At the same time, O’Connell said, traditional retail banks are investing in new digital offerings and capabilities, releasing high-end apps, and improving online banking services, to compete with neobank challengers.
According to the BPFI, Irish retail banks have collectively spent more than €3 billion in the last five years on technology and innovation projects to deliver new digital services for customers.
Synch payments
Synch Payments, a mobile money app joint venture involving AIB, Bank of Ireland and Permanent TSB secured CCPC approval earlier this year.
“The ability to make instant peer-to peer-payments, without the need for complex payee addition journeys, is a key customer need, and it is envisaged that Synch Payments will address this need, with all Irish customers being ‘auto-enrolled’, so that they can make payments using just their phone number,” Accenture’s Billy O’Connell said.

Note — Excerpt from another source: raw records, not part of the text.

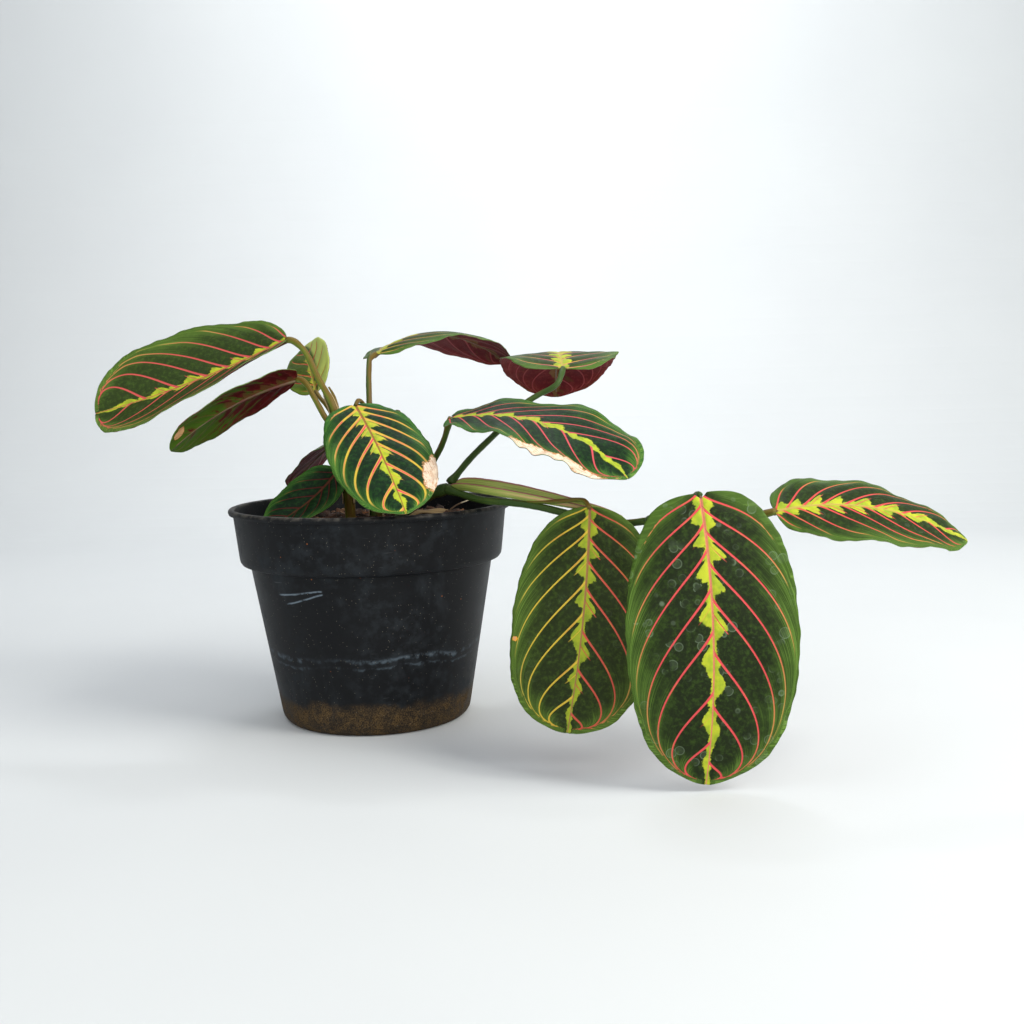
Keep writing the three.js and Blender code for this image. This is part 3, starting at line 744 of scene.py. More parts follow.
def blade_surface(leaf, row, column):
    """Rows (0 base, 1 tip) and columns (-1 left margin, 1 right margin) on the bent blade.

    Gives the points in millimetres, the share of the midrib and the distance from it."""
    out = np.abs(column)
    on_left = column < 0
    half = np.where(on_left, *leaf["half"]) * margin_wander(leaf, row, on_left, out)
    bow = 0.5 * (1 - np.cos(np.pi * row))
    broad = np.sin(np.pi * row ** leaf["taper"]) ** bluntness(leaf, row)
    tip = TIP * np.exp(-(((1 - row) / TIP_REACH) ** 2))
    start = NOTCH + (1 + TIP - NOTCH) * (0.55 * bow + 0.45 * row) - 0.1 * np.sin(np.pi * row)
    root = np.clip(start, NOTCH, 1 + TIP)
    t = root + (bow + tip - root) * out
    along, across, up = blade_axes(leaf, np.clip(t, 0, MIDRIB_REACH))
    span = half * broad * out
    fold = np.radians(np.where(on_left, *leaf["fold"]))
    curl = np.radians(np.where(on_left, *leaf["curl"]) + LEAST_CURL) / half
    sideways = (np.sin(fold + curl * span) - np.sin(fold)) / curl
    waves = leaf["ripple"] * np.sin(2 * np.pi * MARGIN_WAVES * row + np.where(on_left, *WAVE_STARTS))
    flutter = min(leaf["ripple"], 1) * FLUTTER_HEIGHT * np.sin(2 * np.pi * FLUTTERS * row + leaf["seed"] + on_left)
    lift = (np.cos(fold) - np.cos(fold + curl * span)) / curl + broad * (waves * out**2 + flutter * out**4)
    points = midrib_line(leaf, t)
    points = points + along * (np.minimum(t, 0) * leaf["length"])[..., None]
    points = points + across * (np.sign(column) * sideways)[..., None] + up * lift[..., None]
    return points, t, span


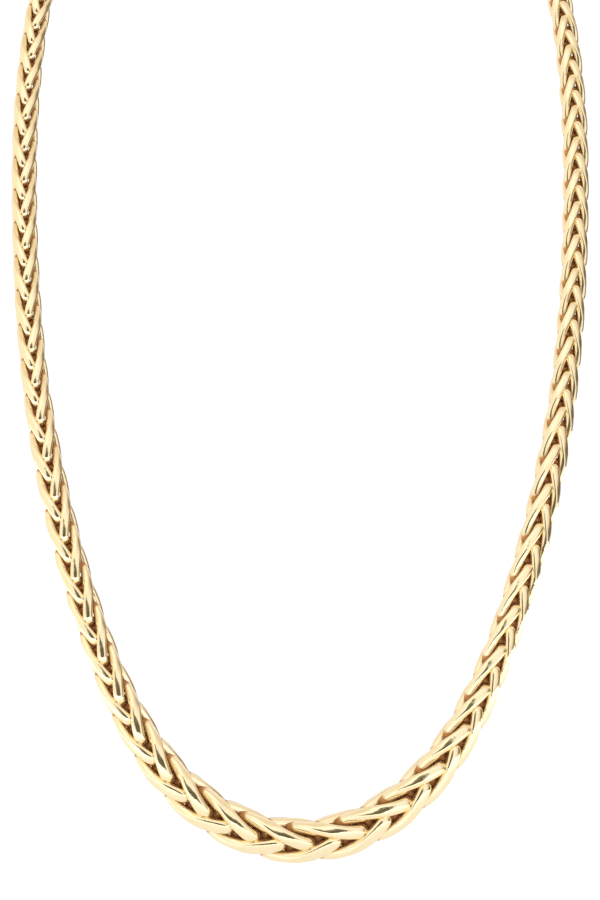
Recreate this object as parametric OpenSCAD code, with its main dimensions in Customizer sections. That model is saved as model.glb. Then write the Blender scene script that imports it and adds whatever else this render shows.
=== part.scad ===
// Graduated wheat chain necklace, worn round a neck and closed at the nape.
// The loop faces the viewer along -Y, and the nape lies over the origin.

/* [Loop] */
// Width of the worn loop, from wire line to wire line across the shoulders
loop_width = 89.2; // [84:0.2:96]
// Height of the worn loop, from the bottom of the front up to the nape
loop_height = 157; // [150:0.5:165]
// Depth of the worn loop, from the bottom of the front back to the nape
loop_depth = 79; // [72:0.5:86]
// Angle that the chain's face is rolled outward at the bottom of the front
face_turn = 17; // [10:1:26]

/* [Chain] */
// Number of links in the whole chain
links = 139; // [132:1:144]
// Width of the chain at the bottom of the front, where it is widest
front_width = 6.35; // [5.9:0.05:6.8]
// Room that the weave leaves for a wire's breadth, as a share of the chain's width
room_of_width = 0.374; // [0.31:0.002:0.376]
// Room for a wire's breadth as a share of the distance from a link to the next but one
room_of_pitch = 0.272; // [0.23:0.002:0.274]
// Play between wires, by which each wire is narrower than its room
link_play = 0.1; // [0.09:0.01:0.25]
// Thickness of the flattened wire as a share of its breadth
wire_flatness = 0.76; // [0.68:0.01:0.77]

/* [Clasp] */
// Length of the clasp's barrel
clasp_length = 11; // [9:0.5:13]
// Diameter of the clasp's barrel
clasp_diameter = 4.6; // [4.2:0.1:5.4]
// Width of the turned groove round the middle of the barrel
clasp_groove = 0.5; // [0.3:0.1:0.8]
// Breadth of the bevel round each end of the barrel
clasp_bevel = 0.75; // [0.4:0.05:1.1]
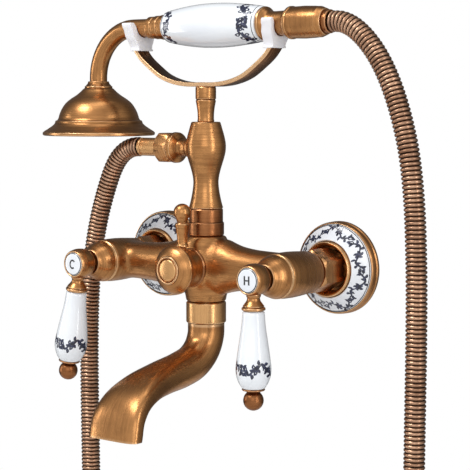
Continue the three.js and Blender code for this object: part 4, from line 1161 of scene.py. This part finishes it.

To continue to be competitive in the future, however—particularly among younger demographics—he added that traditional retail banks would need to commit further investment to more advanced services, such as end-to-end digital account opening, digital accounts aimed specifically at “juniors”, share dealing, and cryptocurrencies.
“Decades from now, the banks that will be successful will be those that shape their businesses continuously to the needs of customers, employees, and other stakeholders, honing their abilities to identify opportunity and innovate efficiently,” O’Connell said.